As Martin Luther King spoke to us when he said “the arc of history is long, but it bends towards freedom”. That is OUR JOB.

So, we must rededicate ourselves to eliminating the worst forms of child labour and child labour in all its forms. I take this opportunity to call on the few remaining member States which have not yet ratified ILO Conventions No. 138 and No, 182 to do so. I had hoped we would celebrate universal ratification of Convention No. 182 in Brasilia – so I call on the 9 countries to step up their ratification processes so this may be accomplished by 2016.

None of this is utopia today.

We are not dreaming.

We are here to put in place the strategic action that will end child labour. We are preparing our plans not our excuses.

Let me end by making a final point which I believe is particularly important for the ILO.

It is true that each participant here: Mininster, trade union, or employers, civil society activists bear individual responsibilities.

But above that we all have a collective global responsability. We need to act in unison and in solidarity to move forward together.
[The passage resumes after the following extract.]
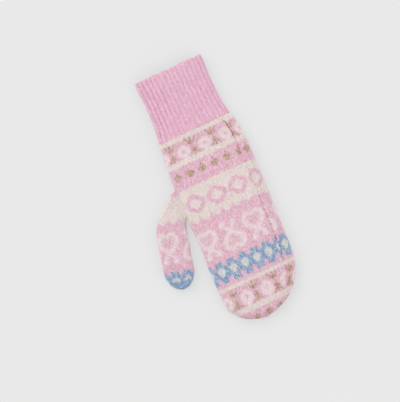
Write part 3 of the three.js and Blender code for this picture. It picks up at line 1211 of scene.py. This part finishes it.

That is the sense of Article 8 of Convention 182, which speaks of “Members shall take appropriate steps to assist one another in giving effect to the provisions of this Convention through enhanced international cooperation and/or assistance including support for social and economic development, poverty eradication programmes and universal education”.

It is also the meaning of ILO-IPEC. There is danger even as we believe we can enter the final phase of our long march that the international community moves its attention away from the fight against child labour. That would be tragic and it must not happen. So, the call from Brasilia must be for a renewed collective effort. Please, make that call.

I wish the III Global Conference all success!